7/10
Toying with Tragedy.
21 September 2009
Warning: Spoilers
It's TWELVE ANGRY MEN trapped in the desert.

A cargo plane carrying a handful of military personnel and civilians crashlands in the Sahara. No radio contact, 130 miles off course, with no rescue prospects, food and water for eleven days... One of the passengers claims to be an aircraft designer and outlines a plan to rebuild the plane from its remaining parts. Thus their simultaneous hope and damnation begins.

Classic premise, moved from a desert island to just a desert.

Written by Lukas Heller and Trevor Dudley Smith, FLIGHT OF THE PHOENIX is a unique little gem, directed by Robert Aldrich, who would go on to direct the classic testosterone war film, THE DIRTY DOZEN (1967), but unfortunately also has the lamentable APACHE (1954) to his credit.

Hardy Kruger is German designer and taskmaster, Dorfmann, who maintains he has worked out all the drag coefficients and stress factors for a rebuild; James Stewart is cantankerous American leatherneck pilot Towns, who has "flown every crate ever built," and disagrees with Dorfmann on just about everything, imbued with that American idealism that all it takes to be right is a good left hook and an unwavering belief, against all evidence, that he is right. Richard Attenborough is Towns's co-pilot, Lew, the mediator between Dorfmann and Towns.

Peter Finch (long before he was mad as hell) is a British officer who believes he can walk across the desert to safety; Ernest Borgnine is a big baby, diagnosed as "mentally incompetent"; George Kennedy is along for the ride, Ian Bannen is the jovial Scottish bigot.

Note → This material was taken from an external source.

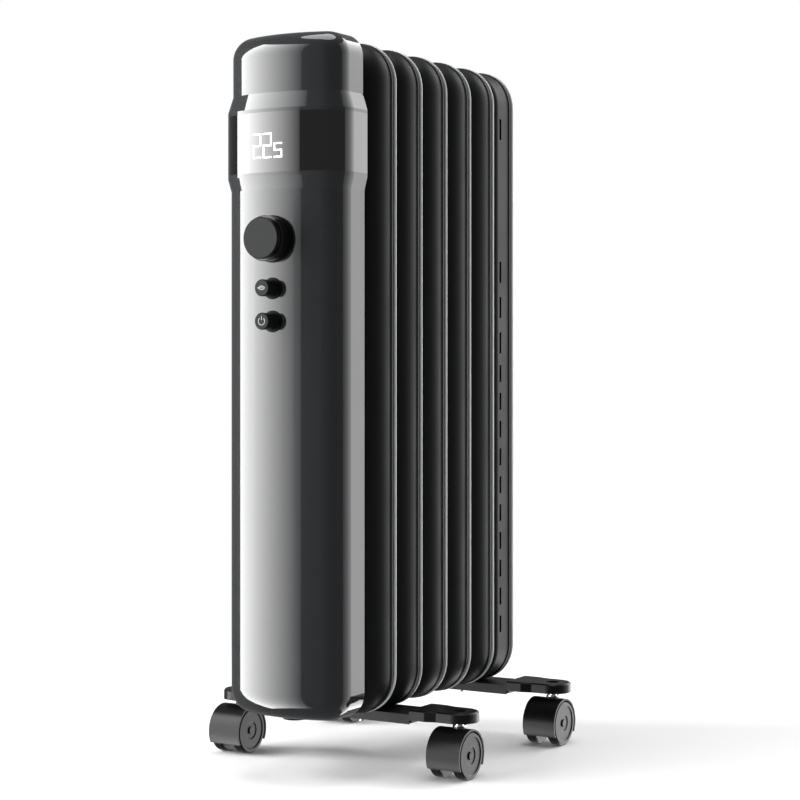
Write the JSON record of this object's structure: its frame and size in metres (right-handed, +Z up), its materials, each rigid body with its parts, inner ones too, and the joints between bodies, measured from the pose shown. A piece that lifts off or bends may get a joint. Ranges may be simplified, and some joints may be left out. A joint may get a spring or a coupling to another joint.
{
  "type": "oil filled radiator heater",
  "caption": "Oil-filled radiator with hollow pressed-steel elements, a control tower with knob, buttons and display, and a steel foot bar with twin-wheel casters at each end.",
  "frame": {"origin": "on the floor, under the middle of the bounding box", "axes": "+Z up, -Y towards the control tower, +X to the right-hand side of a person who faces the tower"},
  "size_m": [0.264, 0.3366, 0.64],
  "materials": {
    "element_paint": "semi-gloss powder coat, dark grey",
    "casing_paint": "glossy metallic grey moulding",
    "band_gloss": "piano-black acrylic",
    "digit_light": "lit white segments",
    "control_black": "fine satin black",
    "bezel_black": "black",
    "foot_black": "moulded black nylon",
    "bar_paint": "black powder coat",
    "wheel_black": "moulded black nylon",
    "zinc_steel": "bright zinc plated",
    "stem_chrome": "chromed steel",
    "shield_steel": "galvanised sheet",
    "header_steel": "powder coat",
    "heater_brass": "machined",
    "heater_sheath": "drawn steel sheath",
    "gasket_rubber": "silicone",
    "board_green": "glass-epoxy laminate",
    "device_plastic": "moulded",
    "encoder_steel": "stamped"
  },
  "bodies": {
    "heater": {"fin_1": "element_paint", "fin_2": "element_paint", "fin_3": "element_paint", "fin_4": "element_paint", "fin_5": "element_paint", "fin_6": "element_paint", "header_collars": "header_steel", "filler_plug": "zinc_steel", "heater_gasket": "gasket_rubber", "heater_flange": "heater_brass", "heating_rods": "heater_sheath", "lower_casing": "casing_paint", "display_band": "band_gloss", "top_cap": "casing_paint", "heat_shield": "shield_steel", "casing_screws": "zinc_steel", "spacer_bushes": "zinc_steel", "tower_bolts": "zinc_steel", "rotary_encoder": "encoder_steel", "control_bezels": "bezel_black", "push_switches": "device_plastic", "display_digits": "digit_light", "control_board": "board_green", "display_module": "device_plastic", "power_board": "board_green", "thermal_cutout": "device_plastic", "tip_over_switch": "device_plastic", "cord_gland": "control_black", "foot_bars": "bar_paint", "foot_ubolts": "zinc_steel", "wing_nuts": "zinc_steel", "front_left_foot_tip": "foot_black", "front_right_foot_tip": "foot_black", "rear_left_foot_tip": "foot_black", "rear_right_foot_tip": "foot_black"},
    "knob": {"mode_knob": "control_black", "encoder_shaft": "encoder_steel"},
    "knob_plunger": {"knob_plunger": "device_plastic"},
    "eco_button": {"eco_button": "control_black"},
    "power_button": {"power_button": "control_black"},
    "front_left_caster_swivel": {"front_left_caster_hood": "wheel_black", "front_left_caster_stem": "stem_chrome", "front_left_caster_axle": "zinc_steel"},
    "front_left_caster_right_wheel": {"front_left_caster_right_wheel": "wheel_black"},
    "front_left_caster_left_wheel": {"front_left_caster_left_wheel": "wheel_black"},
    "front_right_caster_swivel": {"front_right_caster_hood": "wheel_black", "front_right_caster_stem": "stem_chrome", "front_right_caster_axle": "zinc_steel"},
    "front_right_caster_right_wheel": {"front_right_caster_right_wheel": "wheel_black"},
    "front_right_caster_left_wheel": {"front_right_caster_left_wheel": "wheel_black"},
    "rear_left_caster_swivel": {"rear_left_caster_hood": "wheel_black", "rear_left_caster_stem": "stem_chrome", "rear_left_caster_axle": "zinc_steel"},
    "rear_left_caster_right_wheel": {"rear_left_caster_right_wheel": "wheel_black"},
    "rear_left_caster_left_wheel": {"rear_left_caster_left_wheel": "wheel_black"},
    "rear_right_caster_swivel": {"rear_right_caster_hood": "wheel_black", "rear_right_caster_stem": "stem_chrome", "rear_right_caster_axle": "zinc_steel"},
    "rear_right_caster_right_wheel": {"rear_right_caster_right_wheel": "wheel_black"},
    "rear_right_caster_left_wheel": {"rear_right_caster_left_wheel": "wheel_black"}
  },
  "joints": [
    {"name": "knob_push", "type": "slide", "parent": "heater", "child": "knob_plunger", "axis": [0, 1, 0], "range_m": [0, 0.0008], "stiffness_N_per_m": 3000, "springref_m": -0.0004},
    {"name": "knob_turn", "type": "hinge", "parent": "knob_plunger", "child": "knob", "pos_m": [0, -0.1328, 0.4635], "axis": [0, -1, 0], "continuous": true},
    {"name": "eco_push", "type": "slide", "parent": "heater", "child": "eco_button", "axis": [0, 1, 0], "range_m": [0, 0.0015], "stiffness_N_per_m": 1000, "springref_m": -0.0005},
    {"name": "power_push", "type": "slide", "parent": "heater", "child": "power_button", "axis": [0, 1, 0], "range_m": [0, 0.0015], "stiffness_N_per_m": 1000, "springref_m": -0.0005},
    {"name": "front_left_caster_swivel", "type": "hinge", "parent": "heater", "child": "front_left_caster_swivel", "pos_m": [-0.115, -0.0317, 0.05], "axis": [0, 0, 1], "continuous": true},
    {"name": "front_left_caster_right_spin", "type": "hinge", "parent": "front_left_caster_swivel", "child": "front_left_caster_right_wheel", "pos_m": [-0.115, -0.0392, 0.0205], "axis": [1, 0, 0], "continuous": true},
    {"name": "front_left_caster_left_spin", "type": "hinge", "parent": "front_left_caster_swivel", "child": "front_left_caster_left_wheel", "pos_m": [-0.115, -0.0392, 0.0205], "axis": [1, 0, 0], "continuous": true},
    {"name": "front_right_caster_swivel", "type": "hinge", "parent": "heater", "child": "front_right_caster_swivel", "pos_m": [0.115, -0.0317, 0.05], "axis": [0, 0, 1], "continuous": true},
    {"name": "front_right_caster_right_spin", "type": "hinge", "parent": "front_right_caster_swivel", "child": "front_right_caster_right_wheel", "pos_m": [0.115, -0.0392, 0.0205], "axis": [1, 0, 0], "continuous": true},
    {"name": "front_right_caster_left_spin", "type": "hinge", "parent": "front_right_caster_swivel", "child": "front_right_caster_left_wheel", "pos_m": [0.115, -0.0392, 0.0205], "axis": [1, 0, 0], "continuous": true},
    {"name": "rear_left_caster_swivel", "type": "hinge", "parent": "heater", "child": "rear_left_caster_swivel", "pos_m": [-0.115, 0.1483, 0.05], "axis": [0, 0, 1], "continuous": true},
    {"name": "rear_left_caster_right_spin", "type": "hinge", "parent": "rear_left_caster_swivel", "child": "rear_left_caster_right_wheel", "pos_m": [-0.115, 0.1408, 0.0205], "axis": [1, 0, 0], "continuous": true},
    {"name": "rear_left_caster_left_spin", "type": "hinge", "parent": "rear_left_caster_swivel", "child": "rear_left_caster_left_wheel", "pos_m": [-0.115, 0.1408, 0.0205], "axis": [1, 0, 0], "continuous": true},
    {"name": "rear_right_caster_swivel", "type": "hinge", "parent": "heater", "child": "rear_right_caster_swivel", "pos_m": [0.115, 0.1483, 0.05], "axis": [0, 0, 1], "continuous": true},
    {"name": "rear_right_caster_right_spin", "type": "hinge", "parent": "rear_right_caster_swivel", "child": "rear_right_caster_right_wheel", "pos_m": [0.115, 0.1408, 0.0205], "axis": [1, 0, 0], "continuous": true},
    {"name": "rear_right_caster_left_spin", "type": "hinge", "parent": "rear_right_caster_swivel", "child": "rear_right_caster_left_wheel", "pos_m": [0.115, 0.1408, 0.0205], "axis": [1, 0, 0], "continuous": true}
  ]
}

Each character is well-defined and their clash of personalities, ideologies and solutions is what makes PHOENIX such compelling viewing; the tension is palpable, first on whether the men will survive, then during the inevitable disputes that arise over water rations, blame for the crash, leadership, whether to waste their few days striving to build a plane that might not fly, overarched by the classic he-man struggle of alpha leadership between Towns and Dorfmann.

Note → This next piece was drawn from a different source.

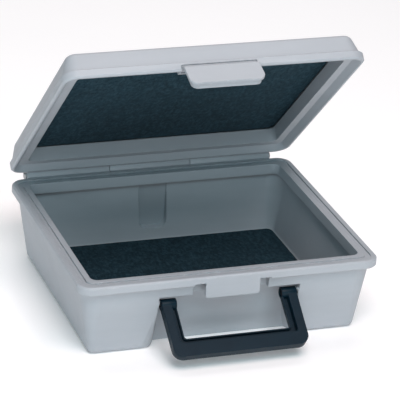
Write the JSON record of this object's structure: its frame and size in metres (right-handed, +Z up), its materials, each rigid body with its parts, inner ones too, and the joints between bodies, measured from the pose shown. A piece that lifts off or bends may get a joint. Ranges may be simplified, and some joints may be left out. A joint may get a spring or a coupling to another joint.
{
  "type": "hinged carrying case",
  "caption": "Moulded plastic document case, lid part open on a full-width rear hinge, dark foam lining in lid and base, wide front latch tongue and a swinging bail handle.",
  "frame": {"origin": "middle of the flat face that the case rests on", "axes": "+Z up, +Y towards the hinge side, +X to the right seen from the handle side"},
  "size_m": [0.3, 0.3069, 0.2706],
  "materials": {
    "shell_plastic": "fine moulded texture, matte",
    "handle_plastic": "satin",
    "foam": "open-cell foam, matte",
    "adhesive_film": "thin double-sided film",
    "steel": "plain drawn wire"
  },
  "bodies": {
    "base": {"base_shell": "shell_plastic", "base_foam_pad": "foam", "base_pad_adhesive": "adhesive_film", "hinge_rod": "steel", "hinge_cap_left": "steel", "hinge_cap_right": "steel", "handle_pin_left": "steel", "handle_pin_right": "steel"},
    "lid": {"lid_shell": "shell_plastic", "lid_foam_pad": "foam", "lid_pad_adhesive": "adhesive_film", "latch_pin": "steel"},
    "latch": {"latch_tongue": "shell_plastic"},
    "handle": {"handle": "handle_plastic"}
  },
  "joints": [
    {"name": "lid_hinge", "type": "hinge", "parent": "base", "child": "lid", "pos_m": [0, 0.1338, 0.0775], "axis": [-1, 0, 0], "range_deg": [-43.5, 61.5]},
    {"name": "handle_swing", "type": "hinge", "parent": "base", "child": "handle", "pos_m": [0, -0.116, 0.0475], "axis": [-1, 0, 0], "range_deg": [-14, 35]},
    {"name": "latch_swing", "type": "hinge", "parent": "lid", "child": "latch", "pos_m": [0, -0.04995, 0.25766], "axis": [-1, 0, 0], "range_deg": [-28, 10]}
  ]
}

Like the mythical bird that rises from its ashes, one of the men christens the rebuilt section of plane "Phoenix" by painting its name on the fuselage.

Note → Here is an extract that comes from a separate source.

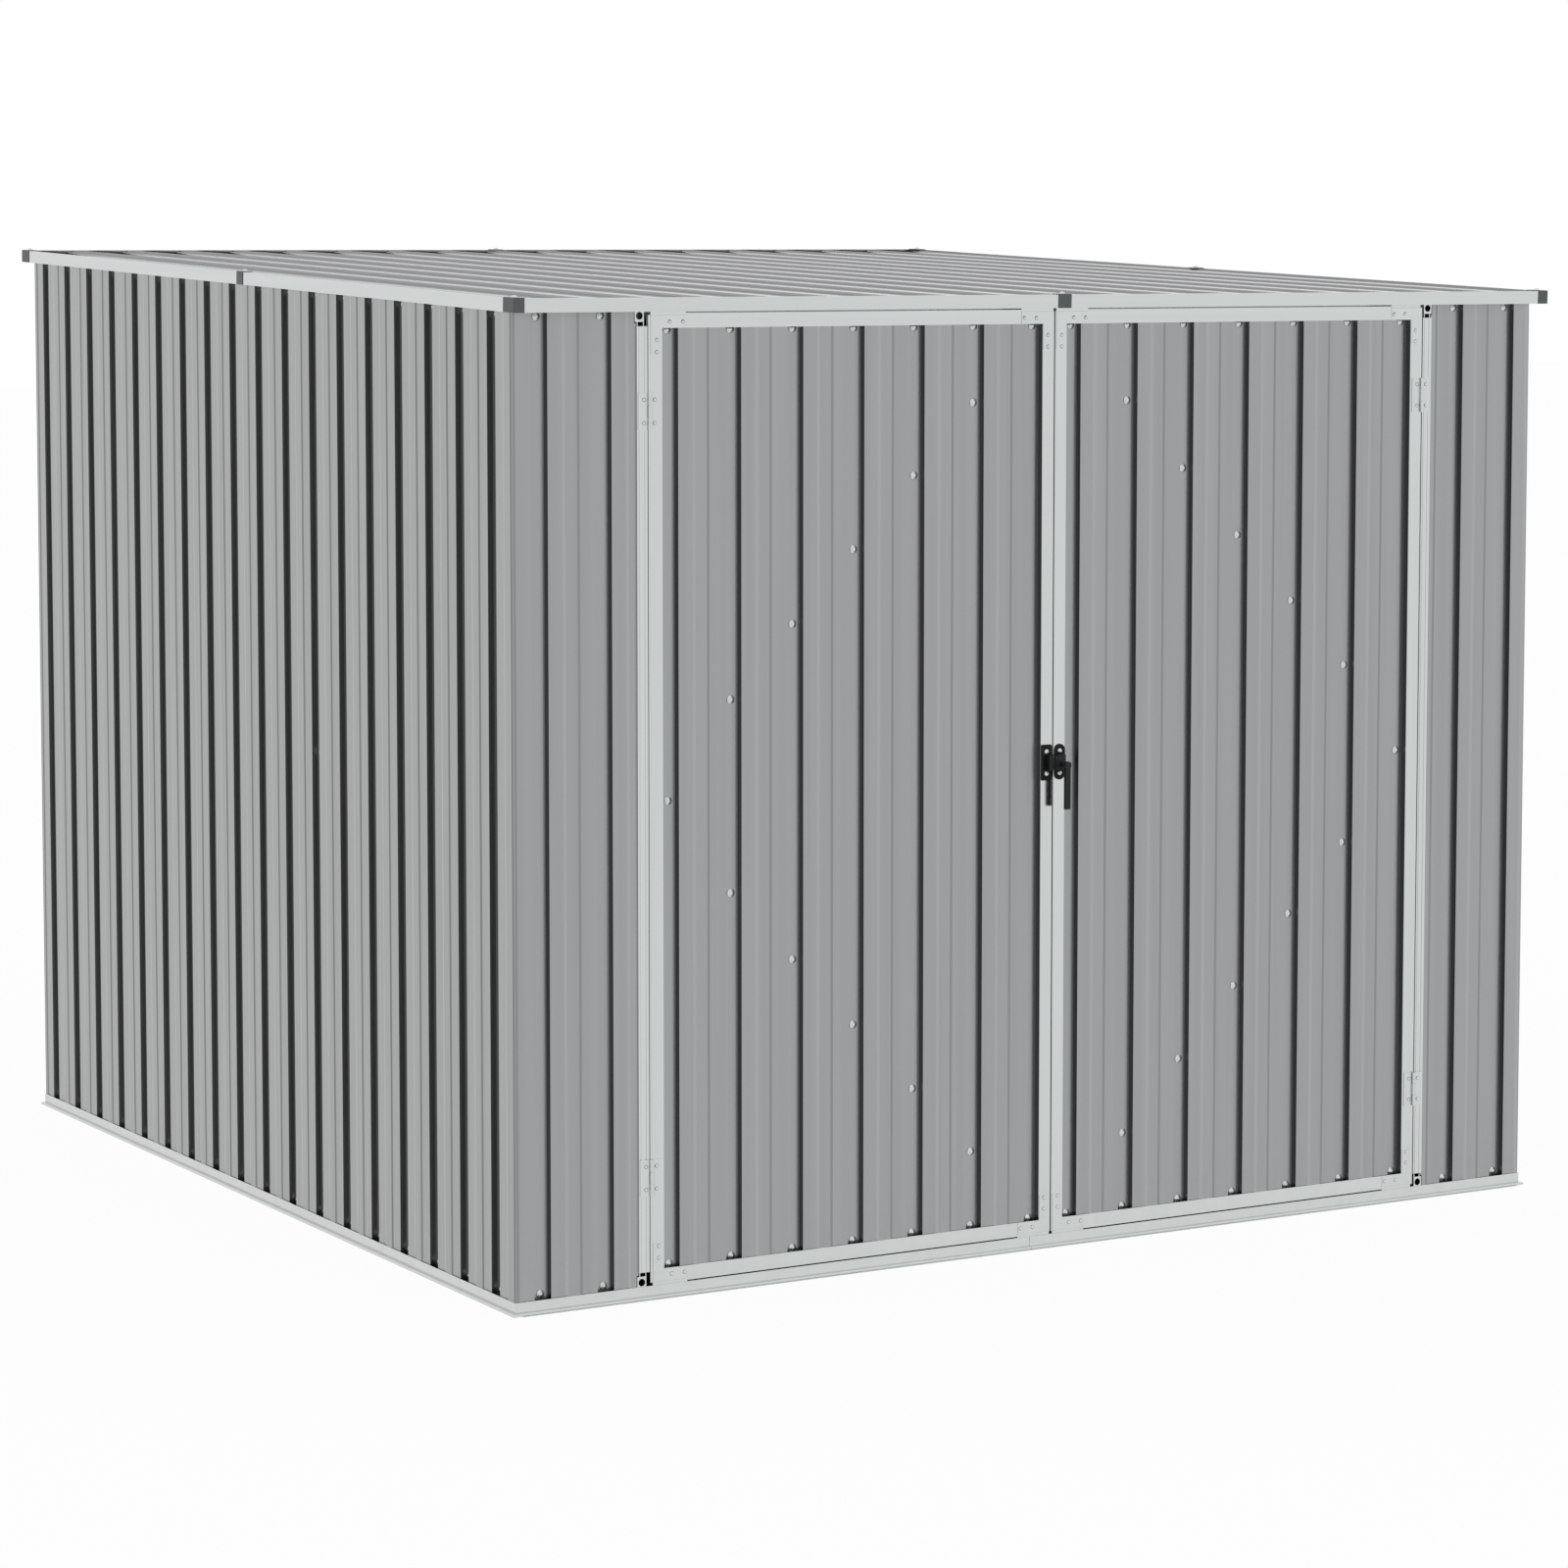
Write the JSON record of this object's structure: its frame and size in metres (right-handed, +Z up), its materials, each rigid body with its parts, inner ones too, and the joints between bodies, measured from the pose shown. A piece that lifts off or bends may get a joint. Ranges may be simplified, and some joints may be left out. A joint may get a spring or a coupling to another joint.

Dorfmann is a pragmatist and oversees the Phoenix re-building like a machine, factoring in unemotionally that one of the injured men is going to die, so will not need any more rations and needn't be figured as payload along the wings; while Towns regards all his passengers as humans, who should all strive to be alive at the end of their goal for their goal to mean something. Lew helps Towns finds the compromise - that allowing the men to work on a goal will give them morale and turn them into survival machines.

Amazing that amidst the scorching expanse of desert heat, we yet feel such claustrophobia; as the sands close in, as their rations run out, as the makeshift aircraft is pronounced ready for takeoff, Towns and Lew discover Dorfmann was not lying when he said he was an aircraft designer... he just left out a key fact about what type of aircraft he was a designer of.

It is such an astounding twist to the plot that Lew echoes all our emotions by belly-laughing and weeping at the same time, "We could die here - or we could die in that thing..."

Things could be worse: they could have been in ISHTAR.

--Review by Poffy The Cucumber (for Poffy's Movie Mania).